Work to do >> Locate each line of the material that contains "List", then return it.

Extracted entries >>

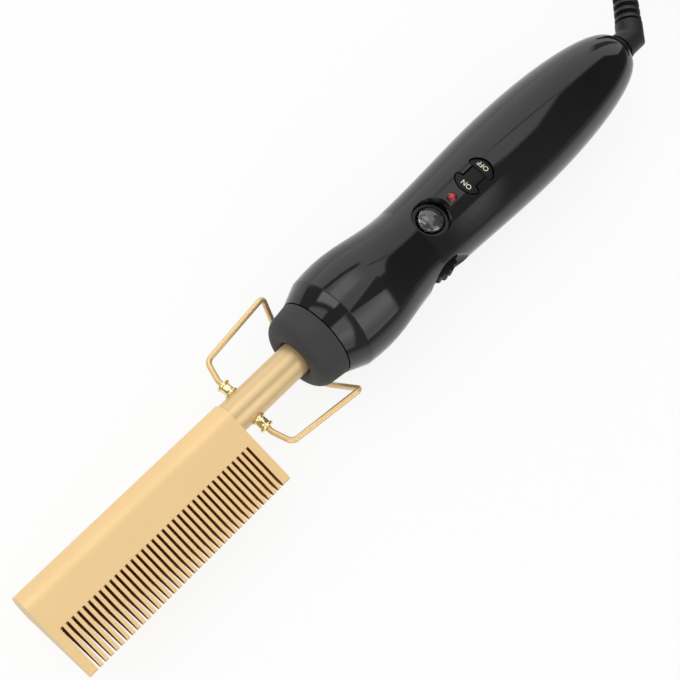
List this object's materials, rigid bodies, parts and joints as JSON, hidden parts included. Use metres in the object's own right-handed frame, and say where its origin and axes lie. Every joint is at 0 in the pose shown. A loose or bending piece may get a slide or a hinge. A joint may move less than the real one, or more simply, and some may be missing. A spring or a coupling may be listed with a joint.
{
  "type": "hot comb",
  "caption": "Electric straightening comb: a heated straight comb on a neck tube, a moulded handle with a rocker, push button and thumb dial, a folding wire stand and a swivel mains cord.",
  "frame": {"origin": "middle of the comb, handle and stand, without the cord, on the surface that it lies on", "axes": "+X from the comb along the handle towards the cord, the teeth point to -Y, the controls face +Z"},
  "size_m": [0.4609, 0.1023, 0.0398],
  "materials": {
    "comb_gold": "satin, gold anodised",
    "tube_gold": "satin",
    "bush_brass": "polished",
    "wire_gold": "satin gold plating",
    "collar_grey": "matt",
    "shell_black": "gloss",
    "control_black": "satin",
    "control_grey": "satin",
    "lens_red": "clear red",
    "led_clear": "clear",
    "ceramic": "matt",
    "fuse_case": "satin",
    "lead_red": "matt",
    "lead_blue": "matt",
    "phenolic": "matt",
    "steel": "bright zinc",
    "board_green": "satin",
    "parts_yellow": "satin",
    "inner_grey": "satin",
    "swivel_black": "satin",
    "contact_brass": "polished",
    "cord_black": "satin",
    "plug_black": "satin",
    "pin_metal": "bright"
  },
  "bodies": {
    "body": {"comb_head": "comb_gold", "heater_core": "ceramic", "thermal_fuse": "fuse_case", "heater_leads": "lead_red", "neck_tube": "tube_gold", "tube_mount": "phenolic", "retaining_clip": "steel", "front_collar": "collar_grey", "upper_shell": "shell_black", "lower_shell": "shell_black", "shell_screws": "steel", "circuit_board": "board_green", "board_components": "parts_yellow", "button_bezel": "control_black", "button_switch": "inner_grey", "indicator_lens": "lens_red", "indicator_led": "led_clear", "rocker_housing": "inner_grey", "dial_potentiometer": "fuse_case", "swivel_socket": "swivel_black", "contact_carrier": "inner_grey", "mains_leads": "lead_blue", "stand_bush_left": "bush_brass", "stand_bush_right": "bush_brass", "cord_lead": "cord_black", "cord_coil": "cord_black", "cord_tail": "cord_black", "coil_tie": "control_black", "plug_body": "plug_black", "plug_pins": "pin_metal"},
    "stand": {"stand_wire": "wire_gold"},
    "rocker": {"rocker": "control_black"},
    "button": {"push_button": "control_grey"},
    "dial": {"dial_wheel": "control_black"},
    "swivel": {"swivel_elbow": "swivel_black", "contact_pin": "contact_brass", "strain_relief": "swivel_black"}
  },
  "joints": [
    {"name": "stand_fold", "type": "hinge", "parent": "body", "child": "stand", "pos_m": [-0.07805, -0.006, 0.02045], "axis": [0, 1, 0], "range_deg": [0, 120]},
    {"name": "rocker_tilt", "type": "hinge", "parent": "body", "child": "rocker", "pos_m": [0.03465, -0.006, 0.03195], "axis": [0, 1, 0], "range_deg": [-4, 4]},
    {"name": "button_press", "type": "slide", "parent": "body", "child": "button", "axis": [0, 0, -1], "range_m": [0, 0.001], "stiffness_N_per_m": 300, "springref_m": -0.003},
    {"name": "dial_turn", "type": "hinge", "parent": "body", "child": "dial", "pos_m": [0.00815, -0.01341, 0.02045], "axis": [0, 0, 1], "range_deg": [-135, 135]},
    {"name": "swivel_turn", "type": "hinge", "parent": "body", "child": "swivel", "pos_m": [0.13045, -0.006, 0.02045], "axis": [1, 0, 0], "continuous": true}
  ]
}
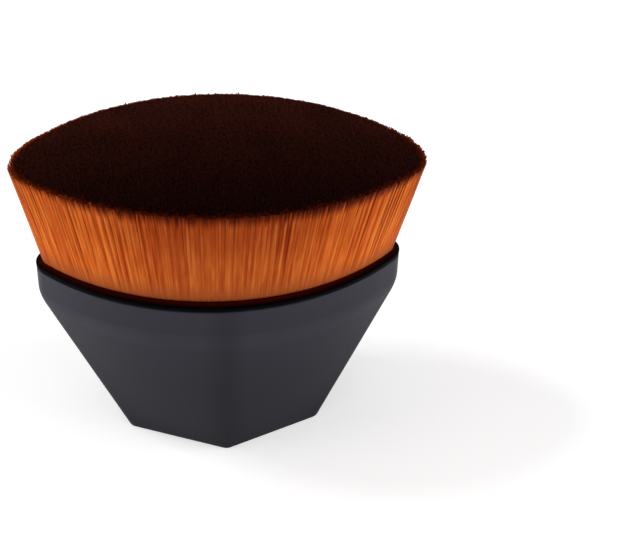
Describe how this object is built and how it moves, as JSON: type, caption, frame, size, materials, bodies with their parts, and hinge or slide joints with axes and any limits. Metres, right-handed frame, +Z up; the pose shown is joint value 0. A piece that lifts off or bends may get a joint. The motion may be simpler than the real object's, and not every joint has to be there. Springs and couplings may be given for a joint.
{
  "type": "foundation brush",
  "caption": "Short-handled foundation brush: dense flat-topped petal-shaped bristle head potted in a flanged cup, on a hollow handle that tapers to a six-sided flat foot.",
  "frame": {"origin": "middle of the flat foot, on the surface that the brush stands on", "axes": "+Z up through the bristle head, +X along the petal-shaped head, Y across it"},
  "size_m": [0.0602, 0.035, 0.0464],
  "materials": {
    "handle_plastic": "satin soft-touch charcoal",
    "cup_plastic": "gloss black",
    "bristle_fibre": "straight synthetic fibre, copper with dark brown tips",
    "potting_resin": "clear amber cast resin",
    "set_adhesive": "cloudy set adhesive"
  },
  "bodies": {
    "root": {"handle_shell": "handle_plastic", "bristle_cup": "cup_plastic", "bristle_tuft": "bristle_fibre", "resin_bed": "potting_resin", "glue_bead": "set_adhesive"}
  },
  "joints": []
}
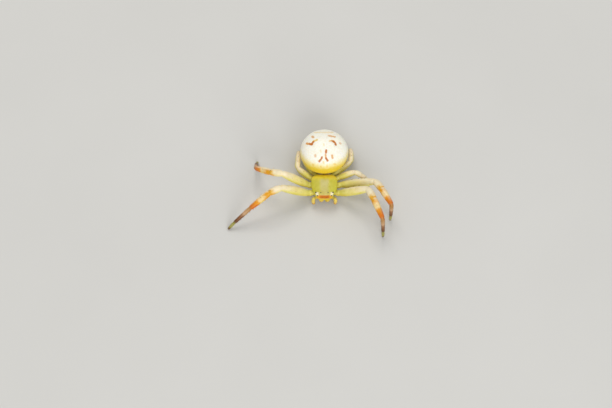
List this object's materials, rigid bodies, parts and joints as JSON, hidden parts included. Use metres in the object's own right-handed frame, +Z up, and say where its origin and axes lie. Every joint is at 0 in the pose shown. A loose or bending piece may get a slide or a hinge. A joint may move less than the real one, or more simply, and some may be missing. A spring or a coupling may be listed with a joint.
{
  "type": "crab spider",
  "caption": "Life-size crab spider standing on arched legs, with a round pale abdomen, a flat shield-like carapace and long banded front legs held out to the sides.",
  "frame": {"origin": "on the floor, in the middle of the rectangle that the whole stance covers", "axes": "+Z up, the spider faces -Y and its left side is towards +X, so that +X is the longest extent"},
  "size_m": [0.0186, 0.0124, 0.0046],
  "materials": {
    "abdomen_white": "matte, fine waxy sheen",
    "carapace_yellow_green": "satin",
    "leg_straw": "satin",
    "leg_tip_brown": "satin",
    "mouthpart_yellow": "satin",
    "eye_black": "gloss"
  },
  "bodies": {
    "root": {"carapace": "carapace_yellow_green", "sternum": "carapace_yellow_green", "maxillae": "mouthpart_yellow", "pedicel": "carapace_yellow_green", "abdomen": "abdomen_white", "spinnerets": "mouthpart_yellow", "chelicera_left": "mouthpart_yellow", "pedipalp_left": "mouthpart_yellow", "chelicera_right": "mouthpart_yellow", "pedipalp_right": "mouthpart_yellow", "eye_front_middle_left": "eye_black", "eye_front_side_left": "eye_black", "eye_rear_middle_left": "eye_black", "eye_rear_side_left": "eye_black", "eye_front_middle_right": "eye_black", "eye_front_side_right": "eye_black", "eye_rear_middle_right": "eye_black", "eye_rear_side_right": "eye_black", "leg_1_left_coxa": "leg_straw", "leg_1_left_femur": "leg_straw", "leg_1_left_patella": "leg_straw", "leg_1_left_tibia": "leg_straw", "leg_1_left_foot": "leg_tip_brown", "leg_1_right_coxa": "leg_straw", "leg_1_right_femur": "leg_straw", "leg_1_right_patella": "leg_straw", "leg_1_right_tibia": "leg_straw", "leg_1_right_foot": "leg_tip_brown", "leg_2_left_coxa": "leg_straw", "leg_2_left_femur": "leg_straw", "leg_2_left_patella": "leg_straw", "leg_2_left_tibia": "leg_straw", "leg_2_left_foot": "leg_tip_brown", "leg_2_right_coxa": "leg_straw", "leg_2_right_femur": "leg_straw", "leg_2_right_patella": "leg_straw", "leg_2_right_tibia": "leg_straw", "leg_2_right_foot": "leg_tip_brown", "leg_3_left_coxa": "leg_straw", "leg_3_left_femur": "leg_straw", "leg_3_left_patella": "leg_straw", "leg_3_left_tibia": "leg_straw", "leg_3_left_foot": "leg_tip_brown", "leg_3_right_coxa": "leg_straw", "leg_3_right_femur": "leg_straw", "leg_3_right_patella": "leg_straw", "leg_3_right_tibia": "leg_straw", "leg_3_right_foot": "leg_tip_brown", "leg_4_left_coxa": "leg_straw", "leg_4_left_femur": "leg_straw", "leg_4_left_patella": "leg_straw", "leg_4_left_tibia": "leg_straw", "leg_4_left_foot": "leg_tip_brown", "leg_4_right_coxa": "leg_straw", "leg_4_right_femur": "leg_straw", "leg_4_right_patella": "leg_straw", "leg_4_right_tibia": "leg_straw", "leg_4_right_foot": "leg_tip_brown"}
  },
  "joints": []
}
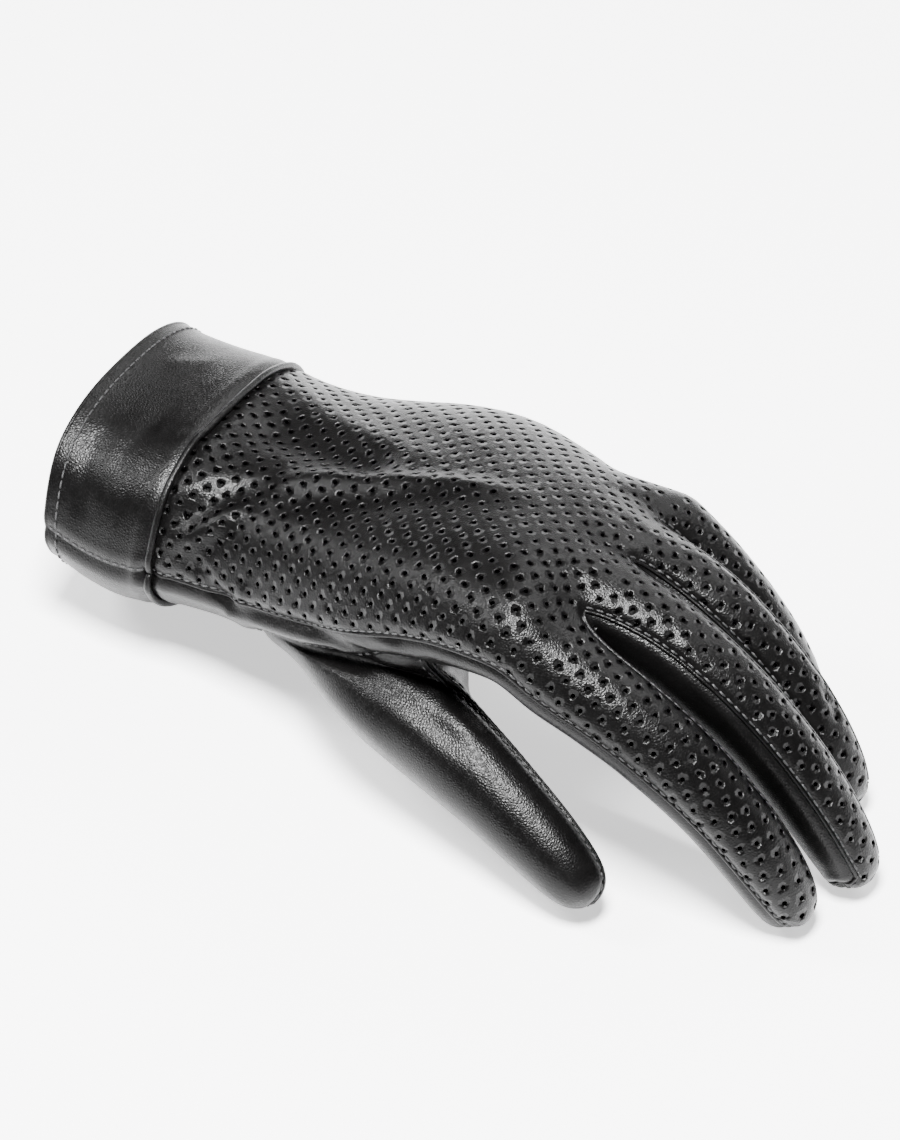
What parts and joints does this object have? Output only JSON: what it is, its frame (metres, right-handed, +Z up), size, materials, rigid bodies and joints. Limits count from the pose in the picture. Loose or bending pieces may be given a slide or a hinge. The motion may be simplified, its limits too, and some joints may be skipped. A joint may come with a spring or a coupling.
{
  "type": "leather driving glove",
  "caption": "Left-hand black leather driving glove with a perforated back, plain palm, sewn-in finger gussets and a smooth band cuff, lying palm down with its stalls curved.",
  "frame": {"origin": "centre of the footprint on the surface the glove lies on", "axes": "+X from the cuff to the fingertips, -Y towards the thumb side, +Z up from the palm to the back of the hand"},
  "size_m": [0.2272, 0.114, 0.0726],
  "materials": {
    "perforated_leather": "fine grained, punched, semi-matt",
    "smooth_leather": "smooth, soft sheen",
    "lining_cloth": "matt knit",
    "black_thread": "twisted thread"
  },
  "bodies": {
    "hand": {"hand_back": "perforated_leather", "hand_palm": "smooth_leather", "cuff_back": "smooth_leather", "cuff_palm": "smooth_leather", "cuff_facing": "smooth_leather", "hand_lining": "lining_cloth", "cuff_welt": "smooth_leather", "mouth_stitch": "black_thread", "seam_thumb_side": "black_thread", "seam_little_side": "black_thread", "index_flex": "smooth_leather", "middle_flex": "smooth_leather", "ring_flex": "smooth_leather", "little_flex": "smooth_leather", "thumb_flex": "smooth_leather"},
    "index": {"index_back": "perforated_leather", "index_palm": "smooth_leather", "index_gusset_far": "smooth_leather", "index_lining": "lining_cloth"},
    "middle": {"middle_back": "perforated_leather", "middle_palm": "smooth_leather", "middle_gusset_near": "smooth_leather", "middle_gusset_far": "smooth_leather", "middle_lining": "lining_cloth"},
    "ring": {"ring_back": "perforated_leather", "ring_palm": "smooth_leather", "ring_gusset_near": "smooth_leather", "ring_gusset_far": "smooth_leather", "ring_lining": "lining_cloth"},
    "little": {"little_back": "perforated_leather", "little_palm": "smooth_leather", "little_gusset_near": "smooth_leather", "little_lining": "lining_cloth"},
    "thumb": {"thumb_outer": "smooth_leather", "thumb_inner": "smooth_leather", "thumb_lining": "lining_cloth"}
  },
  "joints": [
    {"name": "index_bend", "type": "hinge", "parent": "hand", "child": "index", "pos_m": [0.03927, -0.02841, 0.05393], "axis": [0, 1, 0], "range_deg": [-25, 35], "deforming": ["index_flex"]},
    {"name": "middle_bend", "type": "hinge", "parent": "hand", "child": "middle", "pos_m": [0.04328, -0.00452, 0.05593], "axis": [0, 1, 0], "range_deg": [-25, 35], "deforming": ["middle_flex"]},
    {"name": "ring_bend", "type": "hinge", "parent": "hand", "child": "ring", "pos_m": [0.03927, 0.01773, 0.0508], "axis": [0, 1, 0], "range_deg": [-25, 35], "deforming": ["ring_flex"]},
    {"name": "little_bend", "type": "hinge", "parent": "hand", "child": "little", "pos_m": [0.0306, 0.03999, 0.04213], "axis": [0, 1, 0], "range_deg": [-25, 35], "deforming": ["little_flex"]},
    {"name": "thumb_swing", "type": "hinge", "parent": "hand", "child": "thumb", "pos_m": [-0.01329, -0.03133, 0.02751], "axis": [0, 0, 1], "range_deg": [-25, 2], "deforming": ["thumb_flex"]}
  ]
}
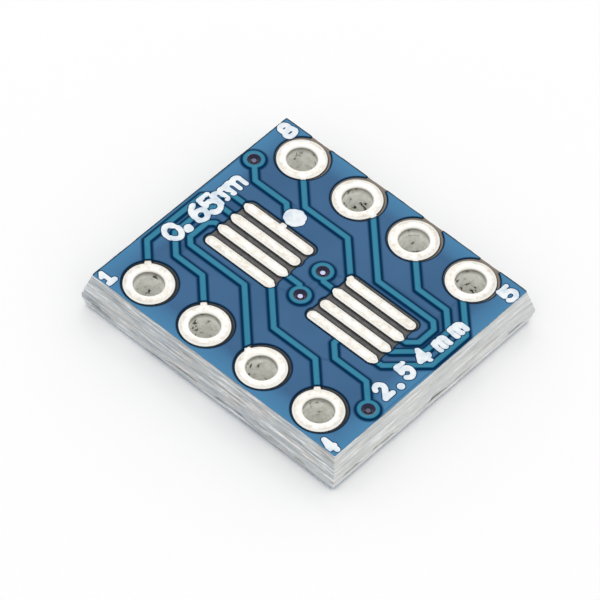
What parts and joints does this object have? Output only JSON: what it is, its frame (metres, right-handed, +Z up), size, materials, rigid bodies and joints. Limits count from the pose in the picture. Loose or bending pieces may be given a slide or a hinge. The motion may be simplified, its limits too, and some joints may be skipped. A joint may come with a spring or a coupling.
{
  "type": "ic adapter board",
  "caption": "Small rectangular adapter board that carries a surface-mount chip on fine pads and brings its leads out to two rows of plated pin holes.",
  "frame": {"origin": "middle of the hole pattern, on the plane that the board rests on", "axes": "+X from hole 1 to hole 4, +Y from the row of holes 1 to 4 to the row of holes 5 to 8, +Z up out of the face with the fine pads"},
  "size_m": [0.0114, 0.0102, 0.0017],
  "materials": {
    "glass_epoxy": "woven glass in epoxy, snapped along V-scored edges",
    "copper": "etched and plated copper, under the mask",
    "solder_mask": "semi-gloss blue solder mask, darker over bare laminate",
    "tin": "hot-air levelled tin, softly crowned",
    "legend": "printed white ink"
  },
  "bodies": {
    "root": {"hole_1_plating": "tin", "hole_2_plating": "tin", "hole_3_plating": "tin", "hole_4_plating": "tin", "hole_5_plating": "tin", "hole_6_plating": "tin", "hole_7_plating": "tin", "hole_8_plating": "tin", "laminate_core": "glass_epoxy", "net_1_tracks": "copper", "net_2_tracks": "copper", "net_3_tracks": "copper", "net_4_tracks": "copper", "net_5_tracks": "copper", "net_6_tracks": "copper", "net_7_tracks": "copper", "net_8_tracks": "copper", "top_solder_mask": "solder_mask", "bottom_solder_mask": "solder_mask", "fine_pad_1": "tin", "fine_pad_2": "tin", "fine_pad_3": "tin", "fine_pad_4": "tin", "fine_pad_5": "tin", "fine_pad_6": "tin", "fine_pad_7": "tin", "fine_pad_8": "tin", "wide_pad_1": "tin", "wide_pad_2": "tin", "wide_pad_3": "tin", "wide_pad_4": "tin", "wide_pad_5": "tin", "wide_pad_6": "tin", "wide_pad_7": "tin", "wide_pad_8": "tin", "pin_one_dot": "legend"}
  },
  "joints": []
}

Response to this exercise >>
List this object's materials, rigid bodies, parts and joints as JSON, hidden parts included. Use metres in the object's own right-handed frame, and say where its origin and axes lie. Every joint is at 0 in the pose shown. A loose or bending piece may get a slide or a hinge. A joint may move less than the real one, or more simply, and some may be missing. A spring or a coupling may be listed with a joint.
List this object's materials, rigid bodies, parts and joints as JSON, hidden parts included. Use metres in the object's own right-handed frame, +Z up, and say where its origin and axes lie. Every joint is at 0 in the pose shown. A loose or bending piece may get a slide or a hinge. A joint may move less than the real one, or more simply, and some may be missing. A spring or a coupling may be listed with a joint.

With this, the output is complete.